BMI is a blunt tool. It doesn’t distinguish between muscle and fat, doesn’t account for where your body stores weight, and can miscategorize athletic or naturally muscular women. Still, it remains a quick screening number that doctors use as a starting point.

Waist Size and Health Risk

Waist circumference often tells a more useful health story than weight alone, because it reflects how much fat is stored around your internal organs. For women, a waist measurement above 35 inches is generally associated with a higher risk of conditions like type 2 diabetes, heart disease, and high blood pressure. The current national average of 38.5 inches sits above that threshold.

To measure your own waist circumference accurately, wrap a tape measure around your bare midsection at the top of your hip bones, level with your navel. Take the reading after a normal exhale. This number, combined with your overall weight and how you feel day to day, gives a more complete picture than any single measurement on its own.

Average Clothing Size

If you’ve ever wondered why shopping feels inconsistent, the disconnect between body data and clothing labels is part of the reason. Research comparing CDC body measurements to ASTM International clothing standards found that the average American woman’s body corresponds to roughly a misses size 16 to 18. Yet for decades, the fashion industry designed around a size 8 to 10 as its baseline. Many brands have responded by expanding size ranges and adjusting their fit models, but sizing still varies wildly from one brand to the next.

This gap also explains the rise of “vanity sizing,” where brands label garments with smaller numbers than the measurements would traditionally suggest. A size 12 today is often cut larger than a size 12 from 20 years ago, making it difficult to compare sizes across eras or even across stores.

How These Numbers Have Changed Over Time

American women have gotten both taller and heavier over the past several decades. In the early 1960s, the average woman stood about 5 feet 3 inches tall and weighed around 140 pounds. Today’s average of 171.8 pounds represents an increase of more than 30 pounds over roughly 60 years, while height has gained only about half an inch. The shift reflects broad changes in diet, physical activity, food availability, and the built environment rather than any single cause.
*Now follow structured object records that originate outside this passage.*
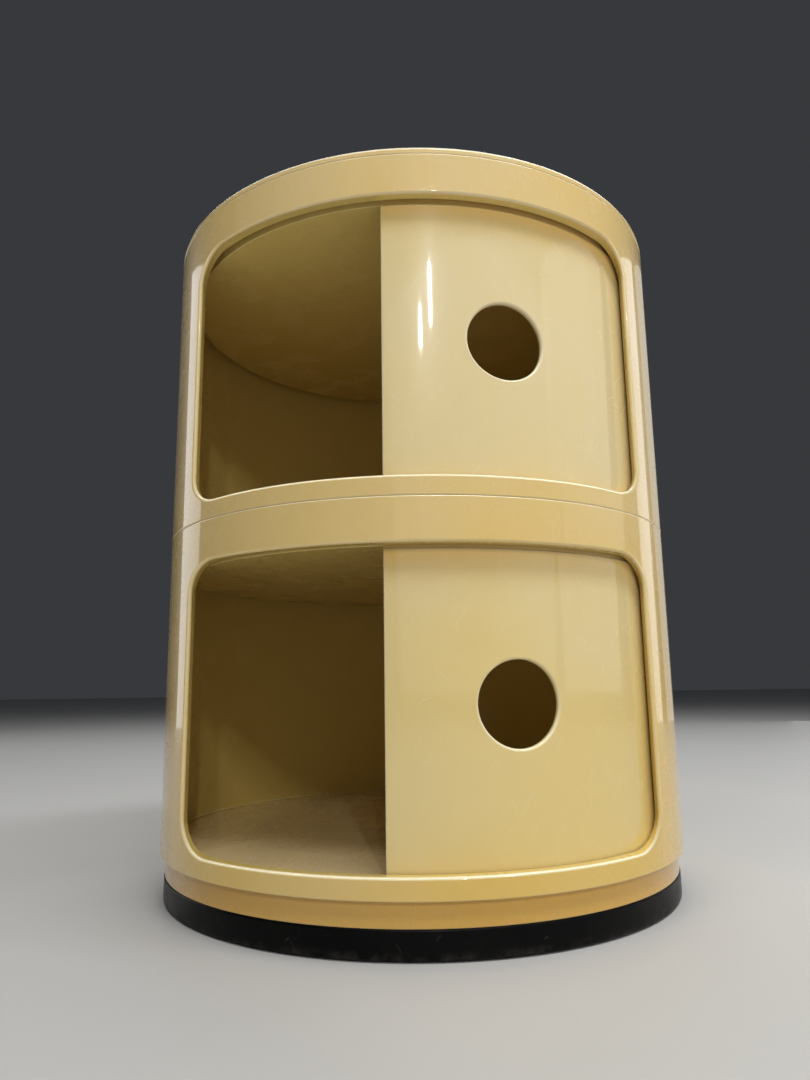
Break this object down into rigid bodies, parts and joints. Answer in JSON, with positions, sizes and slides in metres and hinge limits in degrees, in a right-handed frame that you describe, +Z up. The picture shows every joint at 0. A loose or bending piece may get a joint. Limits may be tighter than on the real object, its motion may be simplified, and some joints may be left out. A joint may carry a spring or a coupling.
{
  "type": "round stacking storage unit",
  "caption": "Round plastic storage unit of stacked tiers, each with a curved sliding door with a finger hole, under a tray lid and on a dark plinth.",
  "frame": {"origin": "middle of the round footprint, on the surface that the rubber pads stand on", "axes": "+Z up along the axis of the round body, -Y out through the middle of the two front openings, +X to the right as seen from the front"},
  "size_m": [0.32, 0.32, 0.4],
  "materials": {
    "shell_plastic": "glossy aged ivory, slightly yellowed",
    "door_plastic": "glossy aged ivory, a little paler than the shells",
    "tray_plastic": "glossy aged ivory turned ochre",
    "plinth_plastic": "satin black with scuffs",
    "pad_rubber": "matt black"
  },
  "bodies": {
    "plinth": {"plinth_ring": "plinth_plastic", "plinth_pads": "pad_rubber"},
    "lower_tray": {"lower_floor_tray": "tray_plastic"},
    "lower_tier": {"lower_shell": "shell_plastic", "lower_ceiling_tray": "shell_plastic"},
    "lower_door": {"lower_door": "door_plastic"},
    "upper_tray": {"upper_floor_tray": "tray_plastic"},
    "upper_tier": {"upper_shell": "shell_plastic", "upper_ceiling_tray": "shell_plastic"},
    "upper_door": {"upper_door": "door_plastic"},
    "top_tray": {"top_tray": "shell_plastic"}
  },
  "joints": [
    {"name": "lower_tier_lift", "type": "slide", "parent": "plinth", "child": "lower_tray", "axis": [0, 0, 1], "range_m": [0, 0.05]},
    {"name": "lower_tier_turn", "type": "hinge", "parent": "lower_tray", "child": "lower_tier", "pos_m": [0, 0, 0.026], "axis": [0, 0, 1], "continuous": true},
    {"name": "lower_door_slide", "type": "hinge", "parent": "lower_tier", "child": "lower_door", "pos_m": [0, 0, 0.11], "axis": [0, 0, 1], "continuous": true},
    {"name": "upper_tier_lift", "type": "slide", "parent": "lower_tier", "child": "upper_tray", "axis": [0, 0, 1], "range_m": [0, 0.05]},
    {"name": "upper_tier_turn", "type": "hinge", "parent": "upper_tray", "child": "upper_tier", "pos_m": [0, 0, 0.211], "axis": [0, 0, 1], "continuous": true},
    {"name": "upper_door_slide", "type": "hinge", "parent": "upper_tier", "child": "upper_door", "pos_m": [0, 0, 0.296], "axis": [0, 0, 1], "continuous": true},
    {"name": "top_tray_lift", "type": "slide", "parent": "upper_tier", "child": "top_tray", "axis": [0, 0, 1], "range_m": [0, 0.05]}
  ]
}
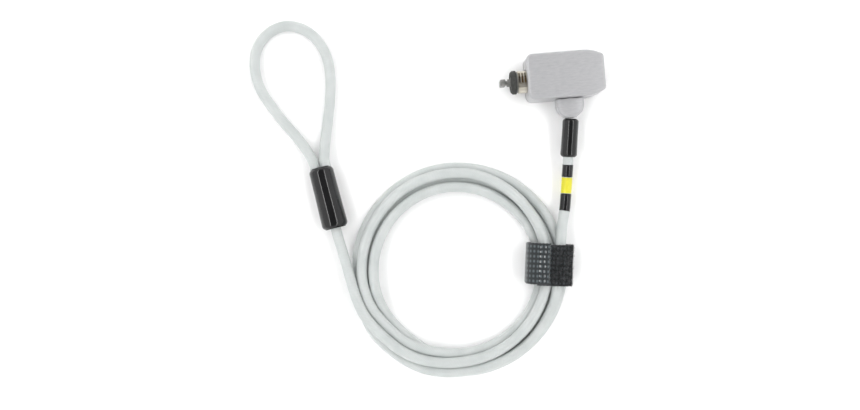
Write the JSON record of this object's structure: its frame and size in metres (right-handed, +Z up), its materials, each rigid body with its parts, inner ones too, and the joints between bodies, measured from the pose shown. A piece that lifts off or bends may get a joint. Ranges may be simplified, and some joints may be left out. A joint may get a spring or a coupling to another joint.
{
  "type": "laptop cable lock",
  "caption": "Keyed T-bar lock head with swivelling lug, on a sheathed steel cable coiled in a hook-and-loop tie, ending in a crimped eye.",
  "frame": {"origin": "middle of the head's outline, on the flat back cover that the head lies on", "axes": "+X along the barrel, from the T-bar to the keyhole; +Y away from the lug and the cable; +Z up, out of the large front face"},
  "size_m": [0.168, 0.18, 0.016],
  "materials": {
    "cast_zinc": "satin silver",
    "bright_steel": "bright",
    "dark_steel": "dark, satin",
    "nickel_plate": "nickel plated",
    "plug_brass": "satin",
    "washer_rubber": "matte",
    "black_vinyl": "gloss",
    "yellow_vinyl": "gloss",
    "cable_vinyl": "satin, slightly see-through over steel strands",
    "tie_tape": "hook-and-loop pile"
  },
  "bodies": {
    "head": {"housing_shell": "cast_zinc", "back_cover": "cast_zinc", "cover_rivet_1": "bright_steel", "cover_rivet_2": "bright_steel", "cover_rivet_3": "bright_steel", "cover_rivet_4": "bright_steel", "stop_pin": "bright_steel", "return_spring": "bright_steel", "swivel_washer": "bright_steel", "lock_end_sleeve": "black_vinyl", "cable_lead_upper": "cable_vinyl", "black_band_upper": "black_vinyl", "yellow_band": "yellow_vinyl", "black_band_lower": "black_vinyl", "cable_lead_lower": "cable_vinyl", "cable_coil": "cable_vinyl", "tie_band": "tie_tape", "tie_flap": "tie_tape", "cable_tail": "cable_vinyl", "loop_end_sleeve": "black_vinyl", "loop_crimp": "bright_steel", "cable_loop": "cable_vinyl"},
    "barrel": {"barrel_sleeve": "nickel_plate", "plug_snap_ring": "bright_steel", "guide_blades": "dark_steel", "rubber_washer": "washer_rubber"},
    "plug": {"key_plug": "plug_brass", "wafer_1": "plug_brass", "wafer_2": "plug_brass", "wafer_3": "plug_brass", "wafer_4": "plug_brass", "t_bar": "dark_steel"},
    "key_guide": {"key_guide_disc": "dark_steel"},
    "lug": {"lug": "cast_zinc", "swivel_stud": "bright_steel", "lug_crimp": "bright_steel"}
  },
  "joints": [
    {"name": "barrel_push", "type": "slide", "parent": "head", "child": "barrel", "axis": [1, 0, 0], "range_m": [0, 0.0038], "stiffness_N_per_m": 400, "springref_m": -0.002, "deforming": ["return_spring"]},
    {"name": "plug_turn", "type": "hinge", "parent": "barrel", "child": "plug", "pos_m": [0, -0.0012, 0.008], "axis": [1, 0, 0], "range_deg": [0, 90]},
    {"name": "key_guide_turn", "type": "hinge", "parent": "head", "child": "key_guide", "pos_m": [0, -0.0012, 0.008], "axis": [1, 0, 0], "range_deg": [0, 90]},
    {"name": "lug_swivel", "type": "hinge", "parent": "head", "child": "lug", "pos_m": [0.0016, 0, 0.008], "axis": [0, 1, 0], "continuous": true}
  ],
  "couplings": [
    {"joint": "key_guide_turn", "follows": "plug_turn", "ratio": 1}
  ]
}
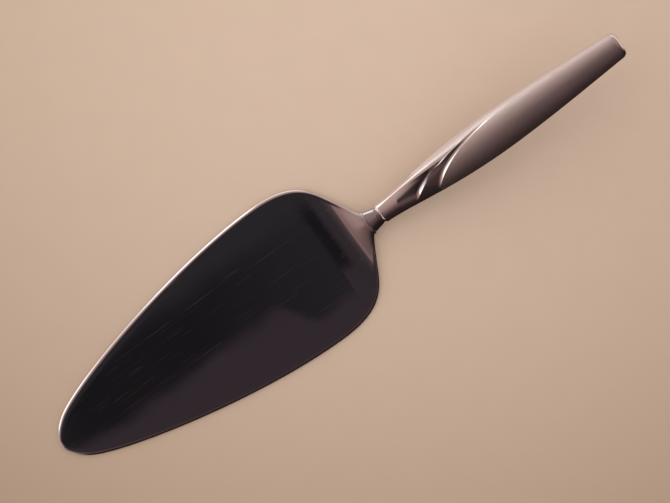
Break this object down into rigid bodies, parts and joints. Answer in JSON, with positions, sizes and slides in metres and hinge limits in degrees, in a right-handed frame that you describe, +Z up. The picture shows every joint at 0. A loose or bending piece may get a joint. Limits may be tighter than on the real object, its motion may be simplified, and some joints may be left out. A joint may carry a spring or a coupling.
{
  "type": "cake server",
  "caption": "Cake server with a broad flat polished blade, a cranked neck and a hollow oval handle with swept flutes behind a beaded collar.",
  "frame": {"origin": "middle of the base of the bounding box, on the plane that the blade's underside rests on", "axes": "+X along the server from the blade's tip to the handle's butt, +Y across the blade, +Z up"},
  "size_m": [0.2646, 0.063, 0.0327],
  "materials": {
    "blade_steel": "polished",
    "collar_steel": "polished",
    "handle_silver": "satin",
    "solder": "satin",
    "filler": "matte"
  },
  "bodies": {
    "root": {"blade": "blade_steel", "collar": "collar_steel", "handle_upper_shell": "handle_silver", "handle_lower_shell": "handle_silver", "seam_solder": "solder", "handle_filler": "filler"}
  },
  "joints": []
}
Weight gains haven’t been evenly distributed across the population. The increases have been steepest at the higher end of the weight spectrum, meaning the heaviest Americans have gained the most weight over time, pulling the average upward.

How the U.S. Compares Globally

The average American woman is heavier than women in most other countries. Globally, the mean height for adult women is roughly 5 feet 3 inches, similar to the U.S., but average weight varies dramatically by region. Women in many East Asian and Sub-Saharan African countries average 110 to 130 pounds. In much of Western Europe, averages fall between 140 and 155 pounds. The U.S., along with a handful of other high-income countries and some Pacific Island nations, sits at the upper end of the global weight distribution.

Height differences are driven largely by genetics and childhood nutrition. Weight differences track more closely with economic development, food systems, and lifestyle patterns. Countries that have undergone rapid urbanization and adopted more processed-food-heavy diets tend to see their average weights climb within a generation or two.

What “Average” Actually Tells You

Averages describe populations, not individuals. Knowing that the typical American woman is 5’3.5″ and 171.8 pounds is useful for context, but it doesn’t tell you whether your own body is healthy. Two women at the same height and weight can have very different body compositions, fitness levels, blood pressure readings, and metabolic health.

If you’re trying to figure out where you stand, the most informative combination is your waist circumference, your BMI (or simply your weight relative to your height), your blood pressure, and your blood sugar levels. Together, those paint a far clearer picture than any single number from a national survey.